The "Shift and Add" technic allows to remove the fix defects (dead
pixels, dust) of the CCD matrix at the time images are combined together (after
having recentered the images). This allows to significantly improve the signal/noise
- an automatic move over a large angular distance (a few arc minutes up to
some tens of arc minutes) between exposures in order to build a super flat-field.
In this case, images are merged using the median technic. As a result, all
the stars in the field are removed and the resulting image is a reference
map of the CCD pixels sensitivity (flat-field).
- building image mosaics by moving the telescope after each exposure or after
a series of exposures over an angle roughly equal to the CCD field. The PISCO
software offers the possibility to perform many mosaic series, which is very
useful in the scope of survey programs.
- performing auto-guiding functions on two axis with the Audine camera.

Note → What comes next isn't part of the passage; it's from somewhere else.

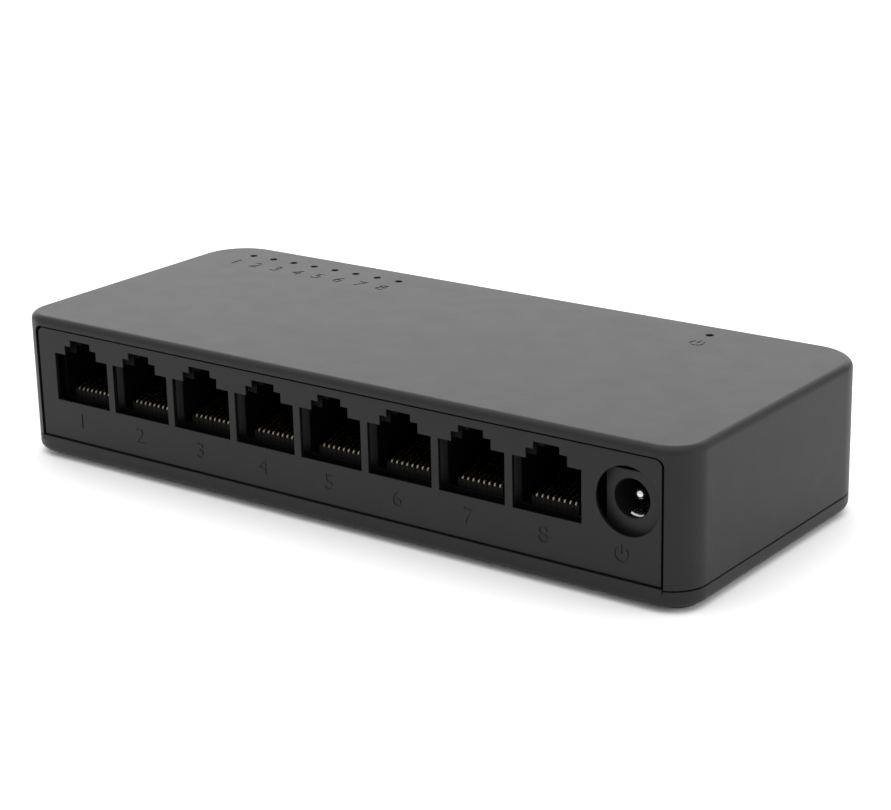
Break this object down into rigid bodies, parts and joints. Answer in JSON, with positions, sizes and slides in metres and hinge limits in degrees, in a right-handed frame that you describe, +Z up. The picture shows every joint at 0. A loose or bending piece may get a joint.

- recentering the telescope on an object by automatic recognition of a star
The PISCO telescope interface does not permit to know the absolute position
of the telescope and all the moves are performed relativly to the last telescope
psotition. Furthermore, in order to provide an interface compatible with the
largest number of telescopes, the interface does not control directly the telescope
motors, but simply the hand controller. One way or an other, you will have to
"double" the push buttons of your hand controller with the commands
coming from the PISCO electronic interface.
On the figure above, you can notice that the push button, in most of the
hand controllers, simply brings a given signal to the mass. With the PISCO
interface, this function is performed by an electronic switch. The commuting
of the switch is ensured by a signal coming from the PC.
As an example, the figure below displays the cabling of the
Takahashi hand controller (equatorial mount EM200 or NJP160), as seen from
the hand controller wire side (mini DIN plug with 8 male pins).
The pin number 11 corresponds to the mass. Pins 4 and 10 correspond
to positive and negative right ascension push buttons. Pins 7and 13 correspond
to positive and negative declination push buttons.
Takahashi mounts are well suited to the PISCO telescope interface since there
is no wire soldering to be performed. In the case of the EM200 mounting, you
must unplug the hand controler and connect the electronic interface (plus CONTROL
In the case of the NJP160 mounting, a special cable will have to be designed,
with on one side the mini DIN plug with 8 pins and on the other side a plug
of your choice. In the example presented here, a DB15 plug has been chosen (refered
as D2 in the following electonic diagrams). The mini DIN plug must be connected
to the AUTO GUIDE plug on the NJP160 hand controller. The advantage of this
configuration compared to the EM200 is that you can control the telescope with
both the manual hand controller and the electonic hand controller.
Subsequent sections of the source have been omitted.